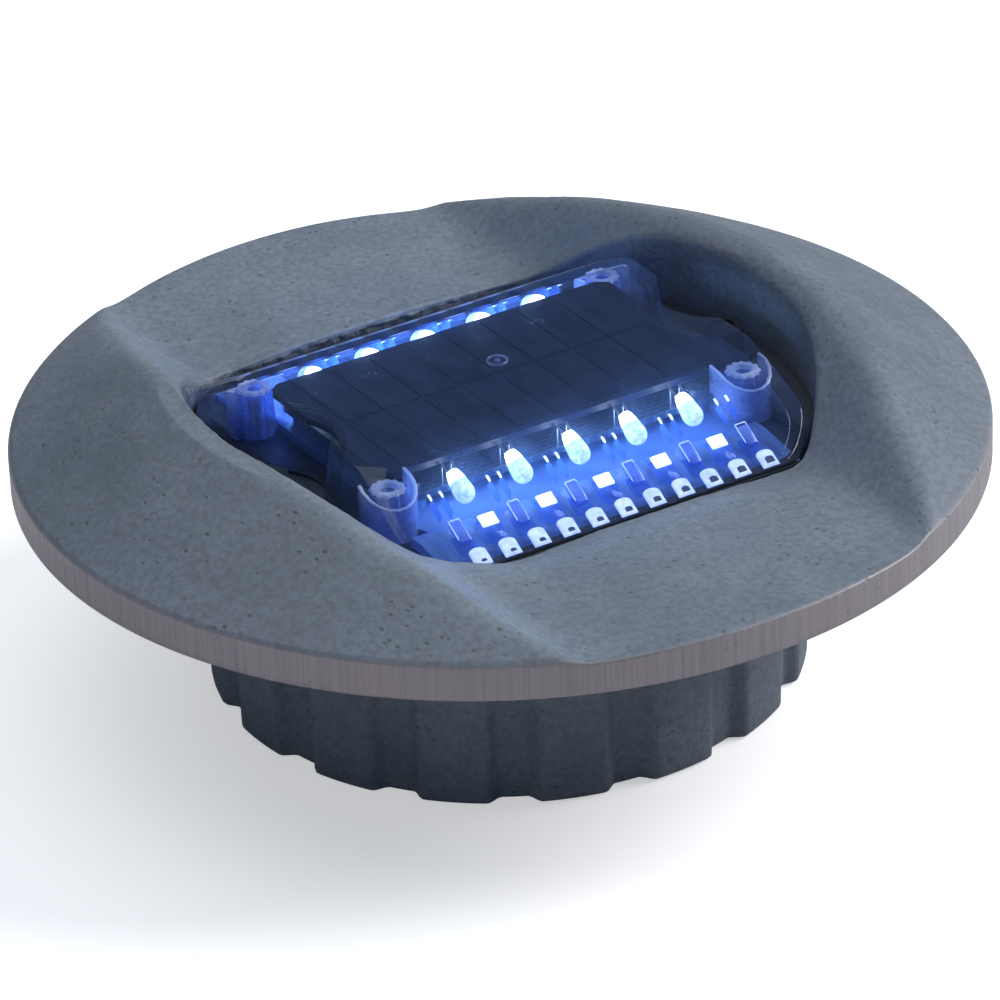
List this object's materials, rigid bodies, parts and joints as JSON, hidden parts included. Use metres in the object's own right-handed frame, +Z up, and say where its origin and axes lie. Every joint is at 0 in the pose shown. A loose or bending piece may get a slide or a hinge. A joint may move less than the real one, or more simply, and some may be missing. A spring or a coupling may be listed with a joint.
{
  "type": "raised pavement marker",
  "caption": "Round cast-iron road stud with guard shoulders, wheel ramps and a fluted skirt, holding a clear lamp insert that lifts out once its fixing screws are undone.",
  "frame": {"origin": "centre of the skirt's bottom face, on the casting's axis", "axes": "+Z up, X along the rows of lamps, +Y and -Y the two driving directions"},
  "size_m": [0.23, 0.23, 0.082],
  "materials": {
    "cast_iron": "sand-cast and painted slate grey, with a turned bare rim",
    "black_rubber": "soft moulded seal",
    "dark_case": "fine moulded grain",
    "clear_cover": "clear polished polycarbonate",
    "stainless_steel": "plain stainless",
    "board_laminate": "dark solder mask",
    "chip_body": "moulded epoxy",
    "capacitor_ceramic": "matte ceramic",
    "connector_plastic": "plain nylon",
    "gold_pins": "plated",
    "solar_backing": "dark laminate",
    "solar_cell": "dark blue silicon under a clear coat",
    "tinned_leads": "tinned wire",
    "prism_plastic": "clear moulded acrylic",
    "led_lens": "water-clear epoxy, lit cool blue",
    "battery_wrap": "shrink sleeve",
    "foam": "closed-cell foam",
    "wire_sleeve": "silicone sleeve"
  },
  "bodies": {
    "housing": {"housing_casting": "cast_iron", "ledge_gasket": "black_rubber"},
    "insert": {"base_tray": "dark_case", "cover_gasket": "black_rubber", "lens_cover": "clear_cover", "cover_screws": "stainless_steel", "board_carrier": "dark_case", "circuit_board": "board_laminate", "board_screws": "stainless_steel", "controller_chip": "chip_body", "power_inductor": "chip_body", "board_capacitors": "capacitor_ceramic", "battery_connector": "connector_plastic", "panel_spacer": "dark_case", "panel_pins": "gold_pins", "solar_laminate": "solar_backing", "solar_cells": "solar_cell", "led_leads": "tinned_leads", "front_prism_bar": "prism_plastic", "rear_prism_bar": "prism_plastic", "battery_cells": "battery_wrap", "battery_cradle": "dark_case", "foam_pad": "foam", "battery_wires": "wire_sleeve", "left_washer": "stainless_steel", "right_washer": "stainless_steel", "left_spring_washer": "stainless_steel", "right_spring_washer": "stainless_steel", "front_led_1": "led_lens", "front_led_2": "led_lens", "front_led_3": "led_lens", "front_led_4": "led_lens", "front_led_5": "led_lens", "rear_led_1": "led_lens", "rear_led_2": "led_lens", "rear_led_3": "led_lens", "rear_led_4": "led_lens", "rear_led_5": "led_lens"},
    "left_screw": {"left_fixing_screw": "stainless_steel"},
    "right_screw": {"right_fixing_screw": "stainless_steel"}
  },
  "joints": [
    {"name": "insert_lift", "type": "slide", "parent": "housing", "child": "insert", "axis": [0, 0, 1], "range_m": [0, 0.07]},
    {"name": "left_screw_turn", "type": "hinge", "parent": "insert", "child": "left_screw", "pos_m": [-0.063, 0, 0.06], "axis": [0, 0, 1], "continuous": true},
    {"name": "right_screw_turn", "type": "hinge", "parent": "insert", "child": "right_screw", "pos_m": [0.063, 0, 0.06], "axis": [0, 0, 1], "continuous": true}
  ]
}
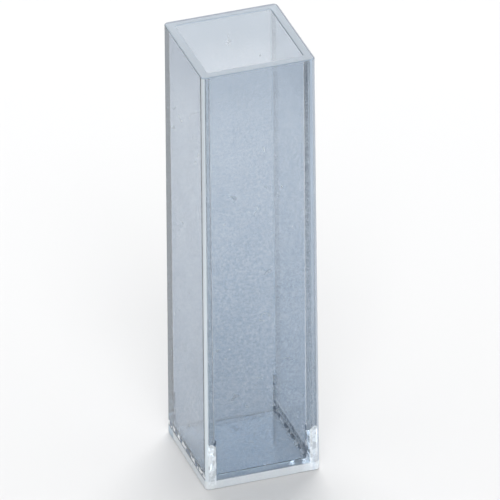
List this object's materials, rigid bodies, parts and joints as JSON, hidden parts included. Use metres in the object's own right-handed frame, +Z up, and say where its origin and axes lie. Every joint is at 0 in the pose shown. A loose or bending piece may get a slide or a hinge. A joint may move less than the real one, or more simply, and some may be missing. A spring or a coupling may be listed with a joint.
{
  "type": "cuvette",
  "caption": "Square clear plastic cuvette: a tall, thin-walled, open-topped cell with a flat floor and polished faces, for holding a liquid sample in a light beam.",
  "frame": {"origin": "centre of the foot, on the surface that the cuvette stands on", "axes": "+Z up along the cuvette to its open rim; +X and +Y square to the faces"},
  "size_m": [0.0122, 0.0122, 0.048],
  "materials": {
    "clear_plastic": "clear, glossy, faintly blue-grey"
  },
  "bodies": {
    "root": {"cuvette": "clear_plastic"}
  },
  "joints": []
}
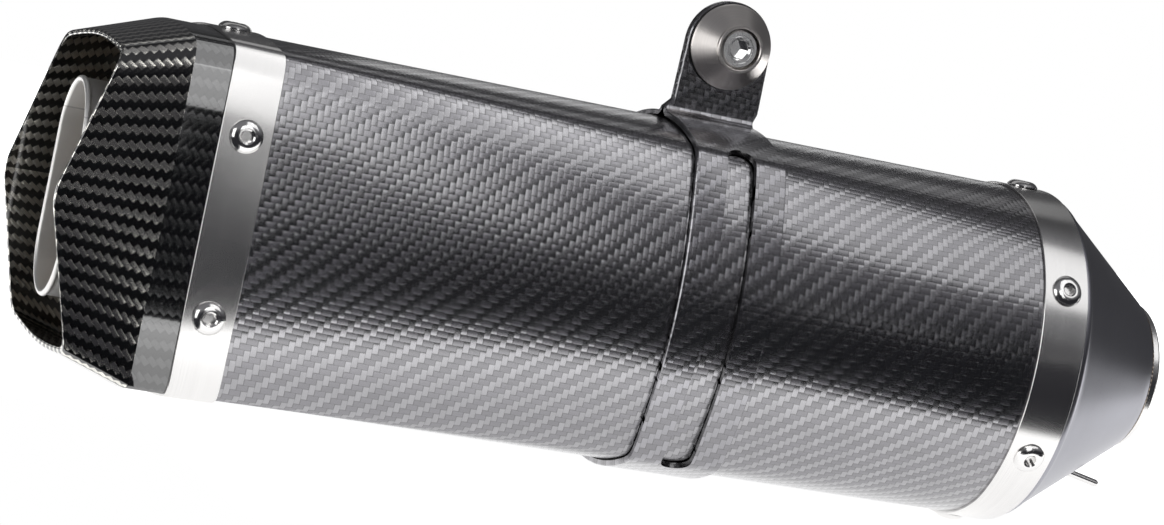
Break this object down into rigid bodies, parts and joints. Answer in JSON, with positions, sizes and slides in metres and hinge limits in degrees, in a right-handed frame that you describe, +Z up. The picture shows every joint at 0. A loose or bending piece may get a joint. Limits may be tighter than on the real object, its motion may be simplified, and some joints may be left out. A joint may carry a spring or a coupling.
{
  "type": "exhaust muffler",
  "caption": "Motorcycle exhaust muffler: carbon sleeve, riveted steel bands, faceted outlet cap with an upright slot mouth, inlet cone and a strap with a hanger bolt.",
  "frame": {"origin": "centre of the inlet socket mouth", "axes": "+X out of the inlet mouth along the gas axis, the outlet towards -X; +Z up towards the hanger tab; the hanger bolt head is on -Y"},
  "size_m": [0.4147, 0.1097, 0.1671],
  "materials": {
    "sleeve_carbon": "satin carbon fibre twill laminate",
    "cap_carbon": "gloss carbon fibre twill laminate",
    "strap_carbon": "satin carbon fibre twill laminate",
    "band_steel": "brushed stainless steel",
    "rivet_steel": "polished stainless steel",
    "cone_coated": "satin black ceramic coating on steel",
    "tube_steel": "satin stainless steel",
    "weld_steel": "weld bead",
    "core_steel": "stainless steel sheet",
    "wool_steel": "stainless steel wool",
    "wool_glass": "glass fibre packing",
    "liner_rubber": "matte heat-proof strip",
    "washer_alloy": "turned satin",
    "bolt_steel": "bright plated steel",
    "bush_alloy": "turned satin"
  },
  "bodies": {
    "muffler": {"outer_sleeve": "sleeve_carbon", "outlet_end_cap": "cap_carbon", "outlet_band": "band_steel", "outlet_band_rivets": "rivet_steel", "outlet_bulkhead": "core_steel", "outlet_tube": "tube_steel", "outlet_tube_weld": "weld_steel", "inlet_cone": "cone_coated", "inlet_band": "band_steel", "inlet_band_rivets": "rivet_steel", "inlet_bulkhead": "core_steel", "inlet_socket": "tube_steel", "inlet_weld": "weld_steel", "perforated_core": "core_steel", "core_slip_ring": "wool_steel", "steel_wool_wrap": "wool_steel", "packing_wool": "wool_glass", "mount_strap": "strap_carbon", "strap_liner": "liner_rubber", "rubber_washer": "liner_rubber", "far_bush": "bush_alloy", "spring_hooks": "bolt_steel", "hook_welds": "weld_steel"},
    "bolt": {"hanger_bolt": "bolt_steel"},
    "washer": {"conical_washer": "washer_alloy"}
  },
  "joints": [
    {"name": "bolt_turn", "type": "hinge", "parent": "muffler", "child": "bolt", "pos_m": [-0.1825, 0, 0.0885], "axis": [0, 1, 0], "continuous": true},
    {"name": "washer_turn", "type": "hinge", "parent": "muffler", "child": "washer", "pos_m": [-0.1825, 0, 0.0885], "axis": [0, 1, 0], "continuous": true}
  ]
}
______
- **Short exercise**: Repeat the data verbatim.

- **Task output**:
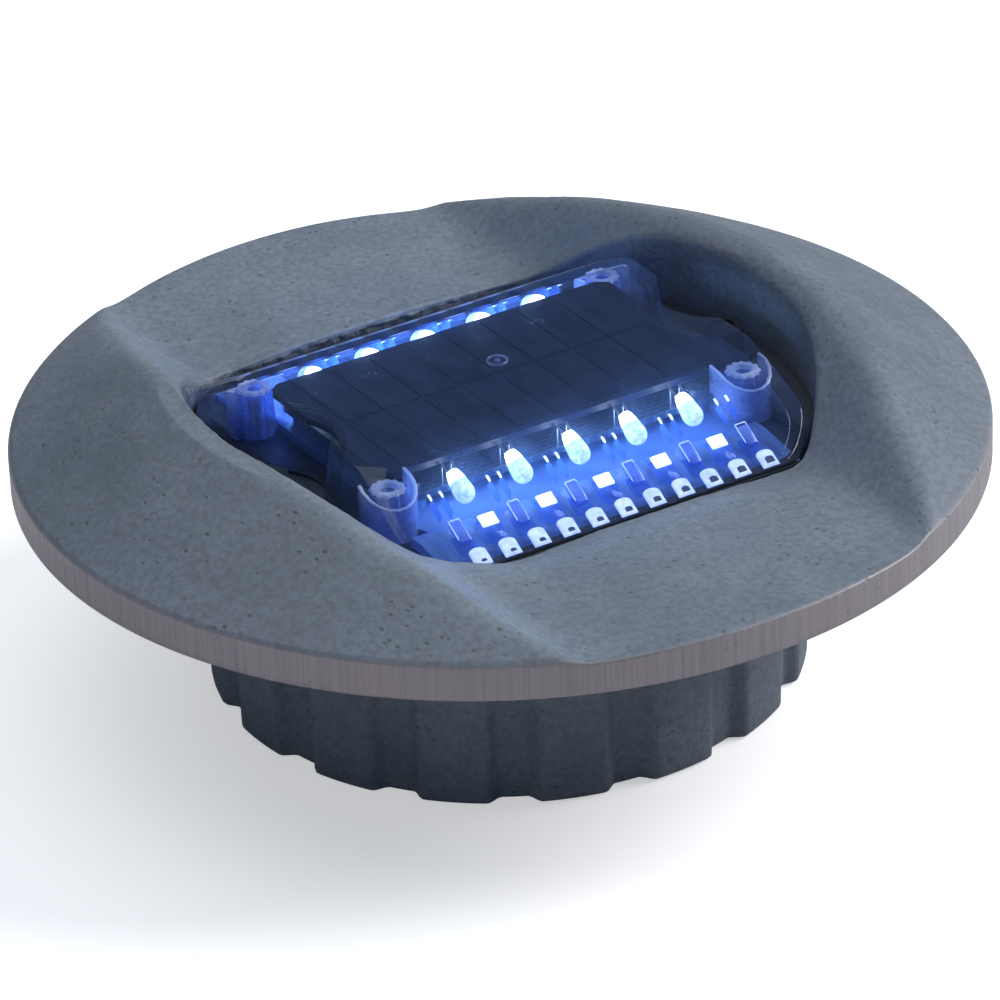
List this object's materials, rigid bodies, parts and joints as JSON, hidden parts included. Use metres in the object's own right-handed frame, +Z up, and say where its origin and axes lie. Every joint is at 0 in the pose shown. A loose or bending piece may get a slide or a hinge. A joint may move less than the real one, or more simply, and some may be missing. A spring or a coupling may be listed with a joint.
{
  "type": "raised pavement marker",
  "caption": "Round cast-iron road stud with guard shoulders, wheel ramps and a fluted skirt, holding a clear lamp insert that lifts out once its fixing screws are undone.",
  "frame": {"origin": "centre of the skirt's bottom face, on the casting's axis", "axes": "+Z up, X along the rows of lamps, +Y and -Y the two driving directions"},
  "size_m": [0.23, 0.23, 0.082],
  "materials": {
    "cast_iron": "sand-cast and painted slate grey, with a turned bare rim",
    "black_rubber": "soft moulded seal",
    "dark_case": "fine moulded grain",
    "clear_cover": "clear polished polycarbonate",
    "stainless_steel": "plain stainless",
    "board_laminate": "dark solder mask",
    "chip_body": "moulded epoxy",
    "capacitor_ceramic": "matte ceramic",
    "connector_plastic": "plain nylon",
    "gold_pins": "plated",
    "solar_backing": "dark laminate",
    "solar_cell": "dark blue silicon under a clear coat",
    "tinned_leads": "tinned wire",
    "prism_plastic": "clear moulded acrylic",
    "led_lens": "water-clear epoxy, lit cool blue",
    "battery_wrap": "shrink sleeve",
    "foam": "closed-cell foam",
    "wire_sleeve": "silicone sleeve"
  },
  "bodies": {
    "housing": {"housing_casting": "cast_iron", "ledge_gasket": "black_rubber"},
    "insert": {"base_tray": "dark_case", "cover_gasket": "black_rubber", "lens_cover": "clear_cover", "cover_screws": "stainless_steel", "board_carrier": "dark_case", "circuit_board": "board_laminate", "board_screws": "stainless_steel", "controller_chip": "chip_body", "power_inductor": "chip_body", "board_capacitors": "capacitor_ceramic", "battery_connector": "connector_plastic", "panel_spacer": "dark_case", "panel_pins": "gold_pins", "solar_laminate": "solar_backing", "solar_cells": "solar_cell", "led_leads": "tinned_leads", "front_prism_bar": "prism_plastic", "rear_prism_bar": "prism_plastic", "battery_cells": "battery_wrap", "battery_cradle": "dark_case", "foam_pad": "foam", "battery_wires": "wire_sleeve", "left_washer": "stainless_steel", "right_washer": "stainless_steel", "left_spring_washer": "stainless_steel", "right_spring_washer": "stainless_steel", "front_led_1": "led_lens", "front_led_2": "led_lens", "front_led_3": "led_lens", "front_led_4": "led_lens", "front_led_5": "led_lens", "rear_led_1": "led_lens", "rear_led_2": "led_lens", "rear_led_3": "led_lens", "rear_led_4": "led_lens", "rear_led_5": "led_lens"},
    "left_screw": {"left_fixing_screw": "stainless_steel"},
    "right_screw": {"right_fixing_screw": "stainless_steel"}
  },
  "joints": [
    {"name": "insert_lift", "type": "slide", "parent": "housing", "child": "insert", "axis": [0, 0, 1], "range_m": [0, 0.07]},
    {"name": "left_screw_turn", "type": "hinge", "parent": "insert", "child": "left_screw", "pos_m": [-0.063, 0, 0.06], "axis": [0, 0, 1], "continuous": true},
    {"name": "right_screw_turn", "type": "hinge", "parent": "insert", "child": "right_screw", "pos_m": [0.063, 0, 0.06], "axis": [0, 0, 1], "continuous": true}
  ]
}
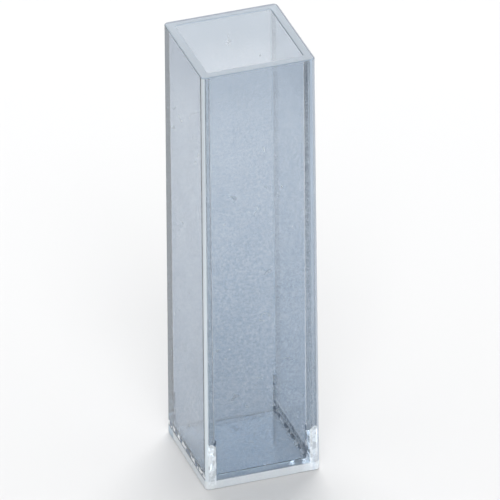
List this object's materials, rigid bodies, parts and joints as JSON, hidden parts included. Use metres in the object's own right-handed frame, +Z up, and say where its origin and axes lie. Every joint is at 0 in the pose shown. A loose or bending piece may get a slide or a hinge. A joint may move less than the real one, or more simply, and some may be missing. A spring or a coupling may be listed with a joint.
{
  "type": "cuvette",
  "caption": "Square clear plastic cuvette: a tall, thin-walled, open-topped cell with a flat floor and polished faces, for holding a liquid sample in a light beam.",
  "frame": {"origin": "centre of the foot, on the surface that the cuvette stands on", "axes": "+Z up along the cuvette to its open rim; +X and +Y square to the faces"},
  "size_m": [0.0122, 0.0122, 0.048],
  "materials": {
    "clear_plastic": "clear, glossy, faintly blue-grey"
  },
  "bodies": {
    "root": {"cuvette": "clear_plastic"}
  },
  "joints": []
}
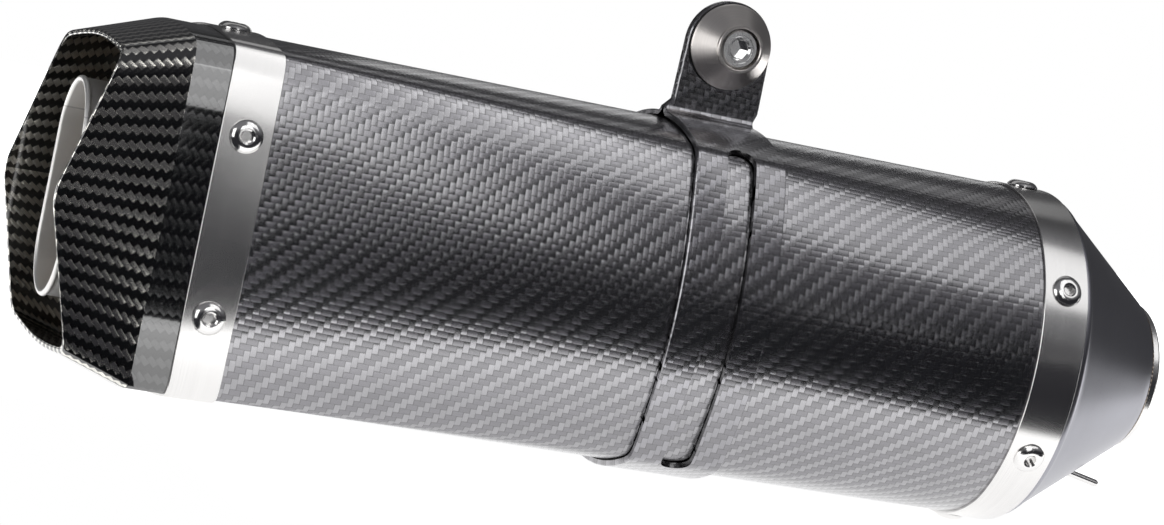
Break this object down into rigid bodies, parts and joints. Answer in JSON, with positions, sizes and slides in metres and hinge limits in degrees, in a right-handed frame that you describe, +Z up. The picture shows every joint at 0. A loose or bending piece may get a joint. Limits may be tighter than on the real object, its motion may be simplified, and some joints may be left out. A joint may carry a spring or a coupling.
{
  "type": "exhaust muffler",
  "caption": "Motorcycle exhaust muffler: carbon sleeve, riveted steel bands, faceted outlet cap with an upright slot mouth, inlet cone and a strap with a hanger bolt.",
  "frame": {"origin": "centre of the inlet socket mouth", "axes": "+X out of the inlet mouth along the gas axis, the outlet towards -X; +Z up towards the hanger tab; the hanger bolt head is on -Y"},
  "size_m": [0.4147, 0.1097, 0.1671],
  "materials": {
    "sleeve_carbon": "satin carbon fibre twill laminate",
    "cap_carbon": "gloss carbon fibre twill laminate",
    "strap_carbon": "satin carbon fibre twill laminate",
    "band_steel": "brushed stainless steel",
    "rivet_steel": "polished stainless steel",
    "cone_coated": "satin black ceramic coating on steel",
    "tube_steel": "satin stainless steel",
    "weld_steel": "weld bead",
    "core_steel": "stainless steel sheet",
    "wool_steel": "stainless steel wool",
    "wool_glass": "glass fibre packing",
    "liner_rubber": "matte heat-proof strip",
    "washer_alloy": "turned satin",
    "bolt_steel": "bright plated steel",
    "bush_alloy": "turned satin"
  },
  "bodies": {
    "muffler": {"outer_sleeve": "sleeve_carbon", "outlet_end_cap": "cap_carbon", "outlet_band": "band_steel", "outlet_band_rivets": "rivet_steel", "outlet_bulkhead": "core_steel", "outlet_tube": "tube_steel", "outlet_tube_weld": "weld_steel", "inlet_cone": "cone_coated", "inlet_band": "band_steel", "inlet_band_rivets": "rivet_steel", "inlet_bulkhead": "core_steel", "inlet_socket": "tube_steel", "inlet_weld": "weld_steel", "perforated_core": "core_steel", "core_slip_ring": "wool_steel", "steel_wool_wrap": "wool_steel", "packing_wool": "wool_glass", "mount_strap": "strap_carbon", "strap_liner": "liner_rubber", "rubber_washer": "liner_rubber", "far_bush": "bush_alloy", "spring_hooks": "bolt_steel", "hook_welds": "weld_steel"},
    "bolt": {"hanger_bolt": "bolt_steel"},
    "washer": {"conical_washer": "washer_alloy"}
  },
  "joints": [
    {"name": "bolt_turn", "type": "hinge", "parent": "muffler", "child": "bolt", "pos_m": [-0.1825, 0, 0.0885], "axis": [0, 1, 0], "continuous": true},
    {"name": "washer_turn", "type": "hinge", "parent": "muffler", "child": "washer", "pos_m": [-0.1825, 0, 0.0885], "axis": [0, 1, 0], "continuous": true}
  ]
}